From left, Ingrid and Sarah; Bridget and Anna; me and Anna
When we were first diagnosed with Rett Syndrome in February, I spent some time "meeting" Rett girls through the Girl Power 2 Cure site and visiting some of the family blogs that were listed on the girls' personal pages. From time to time, I would see how some families got together and how their girls became friends.
I used to think, Oh my goodness how nice! How do you even begin to meet other families let alone actually spend time with them in their homes? I hope we can do that!
On Saturday, five months in, we had our turn! It began with a chance meeting at the Rett Syndrome Center at Montefiore on Friday, when we were there with our Anna to meet with her GI. While in the hallway, we passed by a family and Sasha, our neurologist, introduced us. Bridget and Scott were visiting the center from Michigan, and also had an Anna! After exchanging contacts, we hurried off to our appointment and touched base later that day. They weren't leaving until late afternoon on Saturday from La Guardia, which is literally 10 minutes from our place, and so it just made sense to have them over for brunch!

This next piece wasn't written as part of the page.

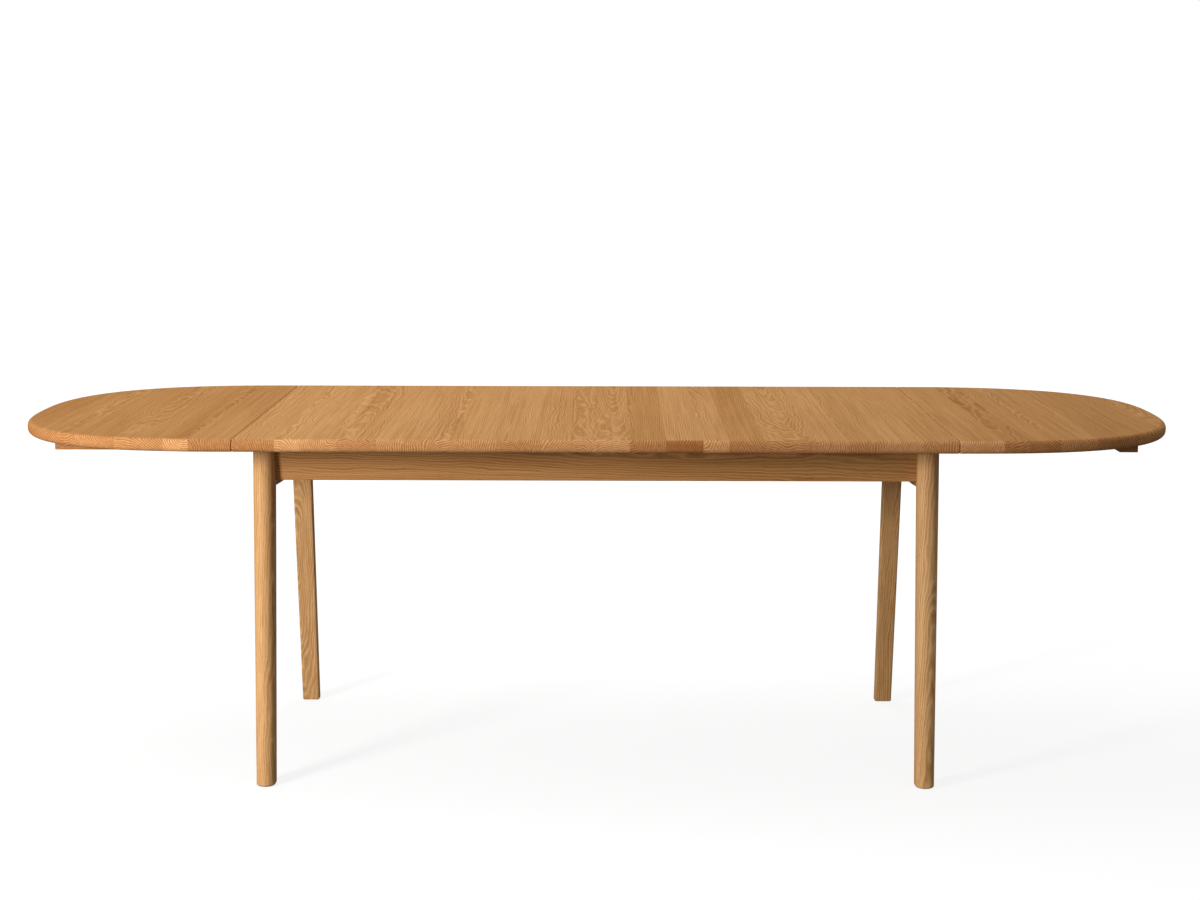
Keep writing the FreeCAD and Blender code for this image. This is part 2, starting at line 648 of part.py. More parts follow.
def lane(name, start, length, middle):
    room = doc.addObject("Part::Box", name)
    bind(room, Length=length, Width="runner_width + 2 * slide_gap",
         Height="support_height + slide_gap + %s" % OVERCUT)
    put(room, start, middle + " - runner_width / 2 - slide_gap", "support_z - slide_gap")
    return room


right_front_lane = lane("right_front_lane", "-runner_past", "runner_past + batten_outer_x", "-inner_lane_y")
right_back_lane = lane("right_back_lane", "-runner_past", "runner_past + batten_outer_x", "outer_lane_y")
left_front_lane = lane("left_front_lane", "-batten_outer_x", "runner_past + batten_outer_x", "-outer_lane_y")
left_back_lane = lane("left_back_lane", "-batten_outer_x", "runner_past + batten_outer_x", "inner_lane_y")

# --- end rails ---------------------------------------------------------------------------------

def rail_blank():
    """The right end rail: shoulders that lean with the legs, and a lower edge that bellies down."""
    body = new_body("rail_blank")
    sketch = new_sketch(body, "rail_face", "YZ_Plane")
    sketch.addGeometry([
        Part.LineSegment(Vector(20, 60, 0), Vector(-20, 60, 0)),
        Part.LineSegment(Vector(-20, 60, 0), Vector(-22, 50, 0)),
        Part.Arc(Vector(-22, 50, 0), Vector(0, 48, 0), Vector(22, 50, 0)),
        Part.LineSegment(Vector(22, 50, 0), Vector(20, 60, 0))])
    for first, end, second, start in ((0, 2, 1, 1), (1, 2, 2, 1), (2, 2, 3, 1), (3, 2, 0, 1)):
        sketch.addConstraint(Sketcher.Constraint("Coincident", first, end, second, start))
    sketch.addConstraint(Sketcher.Constraint("Symmetric", 0, 1, 0, 2, -2))
    sketch.addConstraint(Sketcher.Constraint("Symmetric", 2, 1, 2, 2, -2))
    measure(sketch, "DistanceX", "top_edge", (0, 2, 0, 1), "2 * flat_top_y")
    measure(sketch, "DistanceX", "low_edge", (2, 1, 2, 2), "2 * rail_end_y")
    measure(sketch, "DistanceY", "top_height", (-1, 1, 0, 1), "under_top")
    measure(sketch, "DistanceY", "end_height", (-1, 1, 2, 2), "rail_end_z")
    measure(sketch, "Radius", "belly", (2,), "(rail_end_y ^ 2 + rail_belly ^ 2) / (2 * rail_belly)")
    pad(body, sketch, "rail_thickness")
    put(body, "rail_inner_x")
    return body


right_end_rail = cut("right_end_rail", rail_blank(),
                     [right_front_lane, right_back_lane, frame_dowel_bores, block_screw_bores,
                      leg_bolt_bores, plate_recesses, plate_screw_bores])
left_end_rail = finish(doc.addObject("Part::Feature", "left_end_rail"), "left_end_rail")
doc.recompute()
left_end_rail.Shape = right_end_rail.Shape
left_end_rail.Placement = FreeCAD.Placement(Vector(0, 0, 0), FreeCAD.Rotation(UP, 180))

# --- middle bearer and corner blocks -----------------------------------------------------------

bearer_blank = board("bearer_blank", "bearer_thickness", "2 * apron_inner_y", "bearer_height",
                     "-bearer_thickness / 2", "-apron_inner_y", "bearer_z", "y")
cut("middle_bearer", bearer_blank,
    [right_front_lane, right_back_lane, left_front_lane, left_back_lane,
     bearer_dowel_bores, bearer_screw_bores])


def corner_block_blank():
    """A bar set across the front right corner, with ends that lie on apron and rail."""
    body = new_body("corner_block_blank")
    sketch = new_sketch(body, "corner_block_plan")
    outline(sketch, [(-20, 0), (-10, 0), (0, 10), (0, 20)])
    for point, axis in (((0, 1), -1), ((0, 2), -1), ((2, 1), -2), ((2, 2), -2)):
        sketch.addConstraint(Sketcher.Constraint("PointOnObject", *point, axis))
    measure(sketch, "DistanceX", "apron_far", (0, 1, -1, 1), "block_reach")
    measure(sketch, "DistanceX", "apron_near", (0, 2, -1, 1), "block_waist")
    measure(sketch, "DistanceY", "rail_near", (-1, 1, 2, 1), "block_waist")
    measure(sketch, "DistanceY", "rail_far", (-1, 1, 2, 2), "block_reach")
    pad(body, sketch, "block_height")
    put(body, "rail_inner_x", "-apron_inner_y", "block_z - block_height / 2")
    return body


front_right_block = cut("front_right_corner_block", corner_block_blank(), [leg_bolt_bores, block_screw_bores])
front_left_block = mirrored("front_left_corner_block", front_right_block, LEFT_RIGHT)
mirrored("back_right_corner_block", front_right_block, FRONT_BACK)
mirrored("back_left_corner_block", front_left_block, FRONT_BACK)

# --- leaves: each is made for the right end, and turned half round for the left ----------------

def leaf_unit(side, turn):
    """A leaf with its runners, cross batten, pins, dowels and screws."""
    heading = FreeCAD.Placement(Vector(0, 0, 0), FreeCAD.Rotation(UP, turn))
    near, far = ("front", "back") if turn == 0 else ("back", "front")
    lanes = ((near, "-inner_lane_y", -at.inner_lane_y), (far, "outer_lane_y", at.outer_lane_y))
    middle_z = at.under_top - at.support_height / 2
    batten_x = at.batten_outer_x - at.batten_width / 2

    dowel_spots = []
    head_z = at.support_z + at.screw_sink
    screw_spots = [(Vector(batten_x, share * at.support_span, head_z), UP)
                   for share in BATTEN_SCREW_SHARES]
    for name, rule, y in lanes:
        for offset in (-at.runner_width / 4, at.runner_width / 4):
            start = Vector(at.batten_inner_x + at.pin_hold, y + offset, middle_z)
            dowel_spots.append((start, Vector(-1, 0, 0)))
        for share in RUNNER_SCREW_SHARES:
            screw_spots.append((Vector(at.half_main + share * at.leaf_reach, y, head_z), UP))
    dowel_length = 2 * at.pin_hold
    dowel_bores = spread(side + "_batten_dowel_bores",
                         dowel(dowel_length, at.pin_size, at.pin_gap), dowel_spots)
    screw_bores = spread(side + "_leaf_screw_bores",
                         screw(at.leaf_screw_length, at.large_screw, at.pin_gap, at.screw_sink + OVERCUT),
                         screw_spots)

    pieces = [
        cut(side + "_leaf", leaf_blank(side), [leaf_pin_bores, screw_bores]),
        finish(spread(side + "_leaf_pins", leaf_pin, leaf_pin_spots), side + "_leaf_pins"),
        finish(spread(side + "_batten_dowels", dowel(dowel_length, at.pin_size), dowel_spots),
               side + "_batten_dowels"),
        finish(spread(side + "_leaf_screws", screw(at.leaf_screw_length, at.large_screw), screw_spots),
               side + "_leaf_screws")]
    batten = board(side + "_batten_blank", "batten_width", "support_span", "support_height",
                   "batten_inner_x", "-support_span / 2", "support_z", "y")
    pieces.append(cut(side + "_cross_batten", batten, [dowel_bores, screw_bores]))
    for name, rule, y in lanes:
        runner = board("%s_%s_runner_blank" % (side, name), "batten_inner_x + runner_past",
                       "runner_width", "runner_height", "-runner_past",
                       rule + " - runner_width / 2", "support_z", "x")
        pieces.append(cut("%s_%s_runner" % (side, name), runner, [dowel_bores, screw_bores]))
    for piece in pieces:
        piece.Placement = heading


leaf_unit("right", 0)
leaf_unit("left", 180)

# --- check and write ---------------------------------------------------------------------------

doc.recompute()
for thing in doc.Objects:
    if "Invalid" in thing.State or "Error" in thing.State:
        raise RuntimeError("%s did not rebuild: %s" % (thing.Label, thing.State))
os.makedirs("parts", exist_ok=True)
for thing in finished:
    shape = thing.Shape
    if shape.isNull() or not shape.isValid() or not shape.Solids:
        raise RuntimeError("%s has no sound solid" % thing.Label)
    shape.exportStep("parts/%s.step" % thing.Label)
print("%d pieces, %d solids" % (len(finished), sum(len(thing.Shape.Solids) for thing in finished)))
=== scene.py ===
"""Looks of an extendable dining table in oiled solid oak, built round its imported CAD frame."""
import math
import random

import bmesh
import bpy
from mathutils import Matrix, Vector


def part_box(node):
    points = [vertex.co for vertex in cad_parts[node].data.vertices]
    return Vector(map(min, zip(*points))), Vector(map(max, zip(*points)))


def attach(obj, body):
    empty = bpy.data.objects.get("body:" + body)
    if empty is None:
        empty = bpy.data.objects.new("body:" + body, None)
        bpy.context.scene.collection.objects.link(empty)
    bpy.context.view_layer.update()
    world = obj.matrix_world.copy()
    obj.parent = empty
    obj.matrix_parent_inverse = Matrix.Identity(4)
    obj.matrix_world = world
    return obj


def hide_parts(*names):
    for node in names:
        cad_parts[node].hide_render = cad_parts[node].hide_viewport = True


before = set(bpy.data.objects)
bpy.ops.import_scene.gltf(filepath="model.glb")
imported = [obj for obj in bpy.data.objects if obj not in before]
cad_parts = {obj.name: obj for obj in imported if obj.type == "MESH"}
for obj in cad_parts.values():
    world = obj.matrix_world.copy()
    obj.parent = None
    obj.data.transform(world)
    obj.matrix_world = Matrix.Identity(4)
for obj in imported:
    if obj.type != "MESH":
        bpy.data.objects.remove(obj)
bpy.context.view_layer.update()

bl_info = {
    "name": "Oak extension table",
    "version": (1, 0, 0),
    "blender": (4, 5, 0),
    "location": "3D View > Sidebar > Table",
    "description": "Finishes for an oak dining table with slide-out end leaves",
    "category": "Object",
}

MM = 0.001
AXES = {"X": 0, "Y": 1, "Z": 2}

# One step of tone, as a share of red, green and blue: a darker board is a redder one too.
TONE_STEP = (0.13, 0.18, 0.27)
# What cut ends add to red, green and blue: they are pinker than faces.
END_TINT = (0.05, 0.03, 0.20)
# A stepped ramp holds values from 0 to 1, so each kind of value is held as a share of its span.
PITH_SPAN = 0.25
LEAN_SPAN = 0.2
SHIFT_SPAN = 17.0
TONE_SPAN = 8.0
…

Saturday morning I woke up to my Blackberry buzzing with an e-mail from Ingrid, the founder of Girl Power 2 Cure, who was visiting New Jersey and who we had met briefly at Montefiore the week before. She heard from Bridget they were coming to our house and she also wanted to come visit. We couldn't have been more excited!
We all know our girls are special and wonderful souls who are so in-tune to everything around them. And when I met Anna and Sarah and saw our Anna with them, I couldn't help but feel a sense of "family" when the girls were in the room with each other. I saw Ingrid and Bridget, and I saw how strong they were. And we all know the familiarity of our stories.
Their visit was a breath of fresh air. It had already been a hard week for Manny and I, anticipating Anna's 2nd birthday. For days I had been fighting back the thoughts that would permeate my emotional shelter every now and then of what life would be... Without... Rett Syndrome. We reminisced Gabe's 2nd birthday, a big party with family and friends where he walked, ran, talked, blew bubbles, blew out the candles on his cake, even hit a pinata. Turning 2, like any birthday, is a real milestone. It's supposed to be an exciting one.
This time, I felt a certain sense of betrayal. Think of how one feels after their house has been robbed. Or a sentimental piece of jewelry stolen or lost. I kept feeling this Betrayal. We were Robbed. Stolen. Violated. Only it wasn't a house or jewelry. It was our daughter, and she has been robbed of speech, hand control, normal eating and drinking and too much more to list, and Rett was the big bad thief. Last week I woke up every morning with "Rett" on my tongue and the F-word in front of it.
But spending time with these incredible mothers and daughters helped me see beyond what we'd all been robbed of because there are things Rett has no power over. It has no power over our ability to love our daughters so much it hurts. And Rett has no power over our ability to fight the symptoms and find a cure. It has no power over our hope that one day life will be different.
Perhaps the best lesson I learned that day came from Anna's dad, Scott, when he answered my question, "Is it as hard for you as it is for us when you see a little girl your Anna's age?... and, how do you get over that?" His response? "I pick up a few pebbles and start hitting them." I laughed 'til I cried.
The very next day while in Sunday Mass, we were two pews behind a 2-year old little girl crawling all over her parents, "Mommy"-this and "Daddy"-that. I glanced at Manny, who had a smile on his face instead of the usual watery eyes we both get.
"Throwing pebbles?" I asked him. "You bet," he said.
3 comments:
We love you guys!!! Had such a great time visiting you and your beautiful family. Where else can you meet someone for 30 seconds at a specialists office and get invited over for an amazing brunch and ride to the airport? Only in rettland! Hugs to all of you from MI!
Don't you love Scott, I love that he said that?!?! I am so glad you got to me Bridget, Scott, & Annie and of course Ingrid and Sarah - I only wish I could have met you all too!!! HUGS to you!!
Kelly
Well said. We morn the loss of a "normal" daughter almost every day. But, Sarah brings joy and toughness and creates empathy towards others with any type of disability. She's a trouper, we love her and want to give her a fighting chance to get back some of the gems she's lost. Gonna go chuck a few rocks now.